INFORMATION SHOWN
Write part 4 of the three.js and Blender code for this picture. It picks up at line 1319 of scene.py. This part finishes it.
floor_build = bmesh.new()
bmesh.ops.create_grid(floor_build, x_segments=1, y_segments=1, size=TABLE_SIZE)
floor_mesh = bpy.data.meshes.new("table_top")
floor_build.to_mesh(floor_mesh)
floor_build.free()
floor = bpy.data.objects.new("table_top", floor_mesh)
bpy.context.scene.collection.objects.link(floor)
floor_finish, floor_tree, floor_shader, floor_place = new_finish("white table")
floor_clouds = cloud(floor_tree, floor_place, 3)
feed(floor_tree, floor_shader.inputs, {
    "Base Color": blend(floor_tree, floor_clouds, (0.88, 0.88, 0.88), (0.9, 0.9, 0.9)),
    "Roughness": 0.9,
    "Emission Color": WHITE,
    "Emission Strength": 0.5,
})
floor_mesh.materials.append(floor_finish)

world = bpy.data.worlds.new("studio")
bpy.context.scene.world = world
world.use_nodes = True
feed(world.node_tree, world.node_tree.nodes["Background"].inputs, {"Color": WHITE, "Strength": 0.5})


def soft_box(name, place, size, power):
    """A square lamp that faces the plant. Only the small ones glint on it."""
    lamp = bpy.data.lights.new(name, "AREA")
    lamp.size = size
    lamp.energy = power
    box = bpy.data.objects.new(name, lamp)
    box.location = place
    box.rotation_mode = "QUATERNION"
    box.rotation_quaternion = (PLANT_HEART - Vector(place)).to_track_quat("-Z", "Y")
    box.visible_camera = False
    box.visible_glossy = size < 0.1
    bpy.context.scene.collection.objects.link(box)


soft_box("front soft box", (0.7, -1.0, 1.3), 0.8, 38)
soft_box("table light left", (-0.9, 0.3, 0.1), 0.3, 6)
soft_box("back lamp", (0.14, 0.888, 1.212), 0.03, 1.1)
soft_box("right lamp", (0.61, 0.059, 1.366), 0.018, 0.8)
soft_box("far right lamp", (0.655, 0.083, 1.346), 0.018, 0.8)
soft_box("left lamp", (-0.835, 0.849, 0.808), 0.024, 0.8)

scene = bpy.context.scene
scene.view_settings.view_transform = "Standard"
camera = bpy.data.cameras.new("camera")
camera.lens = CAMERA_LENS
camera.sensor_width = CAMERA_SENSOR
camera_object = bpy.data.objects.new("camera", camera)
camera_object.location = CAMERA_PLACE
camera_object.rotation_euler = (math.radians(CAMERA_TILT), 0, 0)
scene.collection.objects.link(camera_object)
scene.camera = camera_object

==

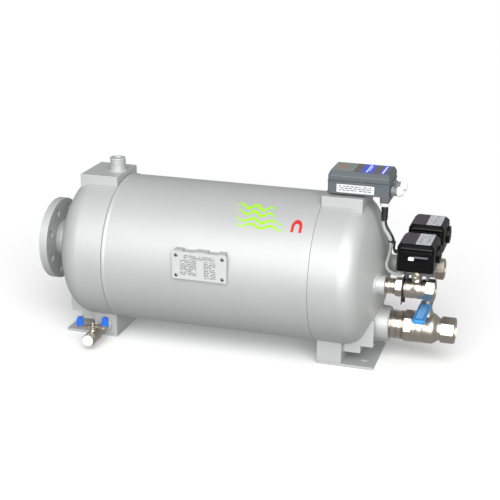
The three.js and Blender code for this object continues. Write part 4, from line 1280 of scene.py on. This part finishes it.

PROMPT
Wherever a line in the data above holds "Write", copy that line.

TASK RESULT
Write part 4 of the three.js and Blender code for this picture. It picks up at line 1319 of scene.py. This part finishes it.
The three.js and Blender code for this object continues. Write part 4, from line 1280 of scene.py on. This part finishes it.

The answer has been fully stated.